In other words, Non-Solicitation Agreements restrict the competitiveness of people and companies in the business market. The intention behind those agreements, from the employer’s perspective, is to maintain exclusivity in the field and gather all clients and profits. However, people have the right to make a living in the ways they see fit—even if it is starting a business that is a direct alternative to their former employer.
It is important to highlight that this clause may, too, be legal and enforceable. Similarly to NDAs, employers need a reasonable motive behind the terms, and the courts may agree. To protect yourself, you should always reach out to a lawyer and ask for advice.
How enforceable are restrictive covenants?
When those matters are taken to court, the justice system tends to favour the employee, generally seeing the clauses as limiting for the worker and the market competition, unless the employer can reasonably justify the restrictions.
Under Alberta law, a restrictive covenant needs to meet a few criteria before it is considered valid. They must be the least invasive as possible, take into consideration the employee interests, the reason for the restriction must be legitimate and proprietary, must be clearly informed in the contract of all pertinent information of time and geographic area, and must not deviate from standard practices conducted by the industry.
Many contracts do not meet all criteria, either for being too restrictive for the employee or for being too broad and ambiguous. Non-solicitation and non-competition agreements that don’t take the employee into consideration are often the most common ones to not be enforceable.
Similarly, most contracts are not specific enough on their terms such as time frame, which activities specifically are restricted, and the detailed geographical area in which the employee becomes restricted to do those activities.
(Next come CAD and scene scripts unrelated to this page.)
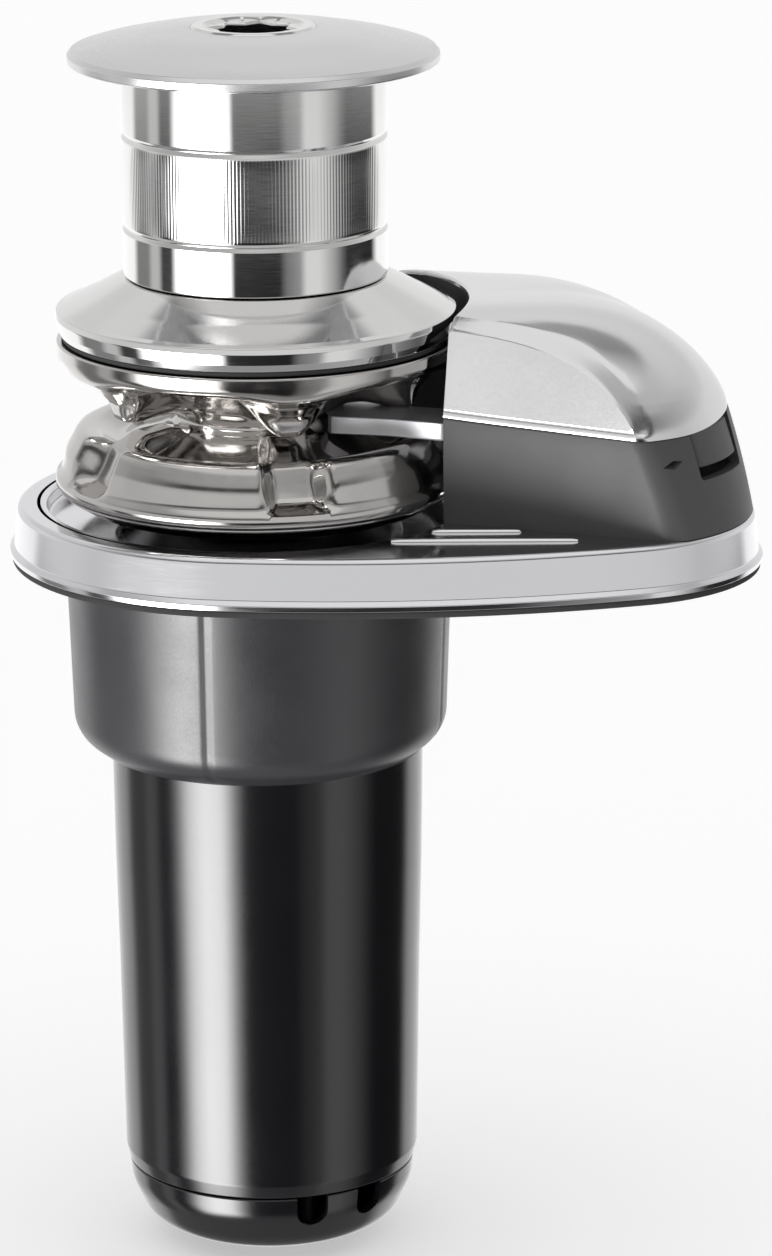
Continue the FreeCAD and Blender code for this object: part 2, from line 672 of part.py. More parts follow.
def end_bell():
    """Rear motor cover with a bearing seat and holes for the terminals and the tie rods."""
    bell = disc(MOTOR_R, -166.0, -158.0).cut(disc(11.0, -164.0, -150.0))
    for x, y in TERMINAL_PLACES:
        bell = bell.cut(disc(3.0, -170, -150, x, y))
    for x, y in TIE_ROD_PLACES:
        bell = bell.cut(disc(2.5, -170, -150, x, y))
    return bell


def brush_holder():
    """Insulating ring with four brush boxes."""
    holder = ring(MOTOR_R - 3.0, 17.0, -157.5, -144.0)
    for cutter in around(block((15, 31), (-3.2, 3.2), (-153.0, -144.5)), 4, 45.0):
        holder = holder.cut(cutter)
    return holder


def brushes():
    """Four carbon brushes."""
    return Part.makeCompound(around(block((14.2, 23.0), (-3.1, 3.1), (-152.9, -144.6)), 4, 45.0))


def brush_springs():
    """Four brush springs, each a plain sleeve."""
    spring = Part.makeCylinder(2.6, 7.9, V(23.05, 0, -148.75), V(1, 0, 0))
    spring = spring.cut(Part.makeCylinder(1.8, 10, V(22, 0, -148.75), V(1, 0, 0)))
    return Part.makeCompound(around(spring, 4, 45.0))


def motor_cover_tube():
    """Tapered cover over the motor, set slightly towards the nose to leave room for the cables."""
    wall = 2.4
    tube = turned([
        (TUBE_FOOT_R - wall, TUBE_BOTTOM), (TUBE_FOOT_R - 1.0, TUBE_BOTTOM),
        (TUBE_FOOT_R, TUBE_BOTTOM + 2.5),
        (TUBE_TOP_R, TUBE_TOP), (TUBE_TOP_R - wall, TUBE_TOP)])
    tube.translate(V(TUBE_OFFSET, 0, 0))
    return tube


def end_cap():
    """Rounded end cap with two cable notches in its upper edge and two tie rod holes."""
    radius = 41.8
    rounding = 12.0
    wall = 2.5
    arc = []
    inner = []
    for step in range(7):
        angle = math.radians(15 * step)
        arc.append((radius - 0.6 - rounding + rounding * math.cos(angle),
                    UNIT_BOTTOM + rounding - rounding * math.sin(angle)))
        inner.append((radius - 0.6 - rounding + (rounding - wall) * math.cos(angle),
                      UNIT_BOTTOM + rounding - (rounding - wall) * math.sin(angle)))
    cap = turned([(radius, CAP_SEAM)] + arc + [(0, UNIT_BOTTOM), (0, UNIT_BOTTOM + wall)] + inner[::-1]
                 + [(radius - wall, CAP_SEAM)])
    for angle in NOTCH_ANGLES:
        notch = block((30, 50), (-4.65, 4.65), (CAP_SEAM - 4.5, CAP_SEAM + 1))
        notch = notch.fuse(Part.makeCylinder(4.65, 20, V(30, 0, CAP_SEAM - 4.5), V(1, 0, 0)))
        cap = cap.cut(turned_by(notch, angle))
    cap.translate(V(TUBE_OFFSET, 0, 0))
    for x, y in TIE_ROD_PLACES:
        cap = cap.cut(disc(2.5, UNIT_BOTTOM - 1, UNIT_BOTTOM + 10, x, y))
    return cap


def tie_rods():
    """Two tie rods from the motor end bell through the end cap, with nuts inside and out."""
    rods = []
    for x, y in TIE_ROD_PLACES:
        rod = disc(2.5, UNIT_BOTTOM - 3.0, -158.0, x, y)
        corners = [polar(4.4, 60 * k) for k in range(6)]
        hexagon = [(x + ahead, y + aside) for ahead, aside in corners]
        rods.append(rod.fuse(prism(hexagon, UNIT_BOTTOM - 2.4, UNIT_BOTTOM)))
    return Part.makeCompound(rods)


def terminal_studs():
    """Two threaded terminals on the end bell."""
    return Part.makeCompound([disc(3.0, -176.0, -158.0, x, y).fuse(disc(5.0, -168.5, -166.0, x, y))
                              for x, y in TERMINAL_PLACES])


def build():
    """Write every node."""
    os.makedirs("parts", exist_ok=True)
    save("base_plate", base_plate())
    save("base_gasket", base_gasket())
    wall = hawse_wall()
    save("hawse_body", hawse_body(wall))
    save("cover_latch", cover_latch(wall))
    save("latch_pin", latch_pin())
    save("latch_spring", latch_spring())
    save("chain_stripper", chain_stripper())
    save("stripper_screws", Part.makeCompound([
        cap_screw(STRIPPER_SCREW_R, 3.0, x, y, 28.0, STRIPPER_Z[1], 3.0) for x, y in STRIPPER_SCREW_PLACES]))
    save("chain_cover", chain_cover())
    save("shaft_seal", shaft_seal())

    save("main_shaft", main_shaft())
    save("shaft_keys", shaft_keys())
    save("lower_clutch_cone", lower_clutch_cone())
    save("lower_cone_lining", cone_lining(LOWER_RECESS, LOWER_SLOPE, -1))
    save("clutch_cone_flange", clutch_cone_flange())
    save("upper_cone_lining", cone_lining(UPPER_RECESS, UPPER_SLOPE, 1))
    save("cone_seal", cone_seal())
    save("drum", drum())
    save("thrust_washer", ring(16.0, SHAFT_R + RUNNING_GAP, 117.0, 118.5).fuse(
        ring(16.0, THREAD_R + RUNNING_GAP, 119.0 + RUNNING_GAP, 119.5)).fuse(
        ring(16.0, SHAFT_R + RUNNING_GAP, 118.4, 119.1)))
    save("drum_cap", drum_cap())
    save("handle_socket", handle_socket())
    save("gypsy", gypsy())
    save("gypsy_bush", ring(BUSH_R, SHAFT_R + RUNNING_GAP, LOWER_RECESS, UPPER_RECESS))

    save("gearbox_housing", gearbox_housing())
    save("housing_seal", ring(BEARING_R + 4.5, BEARING_R + 2.1, 0.4, GASKET_TOP))
    save("housing_screws", Part.makeCompound([
        cap_screw(HOUSING_SCREW_R, 4.8, x, y, 9.5, -12.0, 4.0, upward=False)
        for x, y in HOUSING_SCREW_PLACES]))
    save("main_bearing_outer", bearing_race(BEARING_R, 19.6))
    save("main_bearing_inner", bearing_race(14.9, SHAFT_R))
    save("bearing_balls", bearing_balls())
    save("output_ring_gear", ring_gear(OUTPUT_MODULE, (-31.0, -18.0), HOUSING_BORE_R))
    save("input_ring_gear", ring_gear(INPUT_MODULE, (-46.0, -31.5), HOUSING_BORE_R))

    output_pins = OUTPUT_MODULE * (SUN_TEETH + PLANET_TEETH) / 2
    input_pins = INPUT_MODULE * (SUN_TEETH + PLANET_TEETH) / 2
    save("output_carrier", carrier(30.5, (-18.0, -12.6), output_pins, 4.0, SHAFT_R))
    save("output_planet_pins", planet_pins((-29.0, -12.6), output_pins, 4.0))
    save_planets("output", OUTPUT_MODULE, OUTPUT_GEAR_Z, 4.0)
    save("output_sun", spur_gear(OUTPUT_MODULE, SUN_TEETH, (-29.6, -18.5), 3.0))
    save("input_carrier", carrier(28.0, (-33.0, -29.6), input_pins, 3.5, 0.0))
    save("input_planet_pins", planet_pins((-44.0, -29.6), input_pins, 3.5))
    save_planets("input", INPUT_MODULE, INPUT_GEAR_Z, 3.5)
    save("input_sun", spur_gear(INPUT_MODULE, SUN_TEETH, (-44.0, -33.6), 3.0))

    save("motor_adapter", motor_adapter())
    save("adapter_screws", Part.makeCompound([
        cap_screw(2.5, 4.2, x, y, -46.5, TUBE_TOP - 9, 3.5, upward=False) for x, y in ADAPTER_SCREW_PLACES]))
    save("motor_case", motor_case())
    save("motor_magnets", magnets())
    rotor_shaft = disc(ROTOR_SHAFT_R, -163.0, -46.0).fuse(disc(3.0, -47.0, -33.6))
    save("rotor_shaft", rotor_shaft)
    save("rotor_core", rotor_core())
    save("rotor_windings", rotor_windings())
    save("commutator", commutator())
    save("rotor_bearings", Part.makeCompound([
        ring(11.0, ROTOR_SHAFT_R + RUNNING_GAP, low, low + 6.0) for low in (-164.0, TUBE_TOP - 7)]))
    save("end_bell", end_bell())
    save("brush_holder", brush_holder())
    save("brushes", brushes())
    save("brush_springs", brush_springs())
    save("terminal_studs", terminal_studs())
    save("motor_cover_tube", motor_cover_tube())
    save("end_cap", end_cap())
    save("tie_rods", tie_rods())


build()
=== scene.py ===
"""Looks of a vertical anchor windlass: polished deck gear above a gearmotor that hangs below the deck."""

import logging
import math
from dataclasses import dataclass
from enum import Enum
from typing import Sequence

import bmesh
import bpy
import numpy as np
from mathutils import Matrix, Vector


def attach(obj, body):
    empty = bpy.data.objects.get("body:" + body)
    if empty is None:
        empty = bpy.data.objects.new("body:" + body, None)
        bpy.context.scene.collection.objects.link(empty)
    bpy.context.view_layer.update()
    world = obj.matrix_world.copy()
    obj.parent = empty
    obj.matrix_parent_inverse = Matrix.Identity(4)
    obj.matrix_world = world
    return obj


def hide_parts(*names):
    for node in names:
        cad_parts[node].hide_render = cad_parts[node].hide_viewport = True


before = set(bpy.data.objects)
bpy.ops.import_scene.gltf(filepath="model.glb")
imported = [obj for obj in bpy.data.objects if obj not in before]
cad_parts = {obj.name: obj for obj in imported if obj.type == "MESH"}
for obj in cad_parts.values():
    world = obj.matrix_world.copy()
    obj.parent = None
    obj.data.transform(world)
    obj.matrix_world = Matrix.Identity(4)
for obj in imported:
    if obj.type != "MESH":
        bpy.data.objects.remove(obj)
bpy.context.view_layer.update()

Array = np.ndarray
Corner = tuple[float, float, float]
MM = 0.001
log = logging.getLogger("windlass")


# ---------------------------------------------------------------- shapes

def smooth(value: Array, low: float, high: float) -> Array:
    """Smooth step: 0 at low, 1 at high, with the cubic 3t² − 2t³ between them.

    Args:
        value: Where it is read.
        low: Start of the step.
        high: End of the step. It may be below low.

    Returns:
        The step's height, same shape as value.
    """
    share = np.clip((value - low) / (high - low), 0.0, 1.0)
    return share * share * (3.0 - 2.0 * share)


def rounded(corners: Sequence[Corner], closed: bool = True, step: float = 12.0) -> Array:
    """Straight lines through corners, each corner replaced by an arc tangent to both lines.

    The arc's centre lies on the bisector at radius / sin(half the corner's angle).

    Args:
        corners: First coordinate, second coordinate and radius of each corner.
        closed: Whether the last corner joins the first.
        step: Largest turn between two points of an arc, in degrees.

    Returns:
        The points of the path, one row each.
    """
    points: list[Array] = []
    count = len(corners)
    for index, (first, second, radius) in enumerate(corners):
        here = np.array([first, second])
        back = np.array(corners[index - 1][:2]) - here
        ahead = np.array(corners[(index + 1) % count][:2]) - here
        back, ahead = back / np.linalg.norm(back), ahead / np.linalg.norm(ahead)
        straight = np.linalg.norm(back + ahead) < 1e-6
        if radius <= 0 or straight or (not closed and index in (0, count - 1)):
            points.append(here[None])
            continue
        half = math.acos(np.clip(back @ ahead, -1, 1)) / 2
        bisector = (back + ahead) / np.linalg.norm(back + ahead)
        centre = here + bisector * radius / math.sin(half)
        start, end = here + back * radius / math.tan(half), here + ahead * radius / math.tan(half)
        from_angle = math.atan2(*(start - centre)[::-1])
        turn = (math.atan2(*(end - centre)[::-1]) - from_angle + math.pi) % (2 * math.pi) - math.pi
        steps = max(2, math.ceil(abs(math.degrees(turn)) / step))
        angles = from_angle + turn * np.linspace(0, 1, steps + 1)
        points.append(centre + radius * np.column_stack((np.cos(angles), np.sin(angles))))
    return np.concatenate(points)


def spread(path: Array, count: int) -> Array:
    """The same open path with a set number of points, evenly spaced along its length.

    Args:
        path: Points, one row each.
        count: How many points to return.

    Returns:
        The new points.
    """
    along = np.concatenate(([0.0], np.cumsum(np.linalg.norm(np.diff(path, axis=0), axis=1))))
    wanted = np.linspace(0, along[-1], count)
    return np.column_stack([np.interp(wanted, along, path[:, axis]) for axis in range(path.shape[1])])


def about(radius: Array, angle: Array, height: Array,
          centre: tuple[float | Array, float] = (0.0, 0.0)) -> Array:
    """Points at a radius, an angle and a height about a vertical line through centre."""
    return np.stack((centre[0] + radius * np.cos(angle), centre[1] + radius * np.sin(angle),
                     height + 0 * angle), axis=-1)


def full_turn(count: int) -> Array:
    """Angles evenly spaced all the way round."""
    return np.linspace(0, 2 * np.pi, count, endpoint=False)


def raised(plan: Array, height: Array | float) -> Array:
    """Plan points with their heights added as a third coordinate."""
    return np.concatenate((plan, np.broadcast_to(height, plan.shape[:-1])[..., None]), axis=-1)


def turned(path: Array, count: int, centre: tuple[float, float] = (0.0, 0.0)) -> Array:
    """Surface of revolution: each (radius, height) point becomes a circle about a vertical line.

    Args:
        path: Radius and height of each point.
        count: Points round each circle.
        centre: Plan place of the axis.

    Returns:
        A grid of points, one row for each point of the path.
    """
    return about(path[:, :1], full_turn(count), path[:, 1:2], centre)


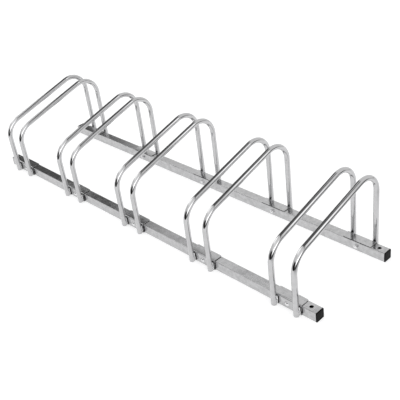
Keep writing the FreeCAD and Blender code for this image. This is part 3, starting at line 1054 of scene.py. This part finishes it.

Wrongful dismissals also often make those restrictions unenforceable. An employment lawyer in Calgary can support you not only with those clauses but also with terminations without cause.
What to do when dealing with a restrictive measure?
As previously mentioned, your best line of defence is to hire an employment lawyer. This trained professional is able to properly understand contracts and their nuances in order to defend you and your interests.
Most of the time those restrictive covenants are not enforceable, but they can be legally binding documents as well. If a restrictive covenant is in fact enforceable, the only way out is by negotiating with your employer, so an employment lawyer in Calgary can and will act to properly support and check if the clause is actually enforceable or not.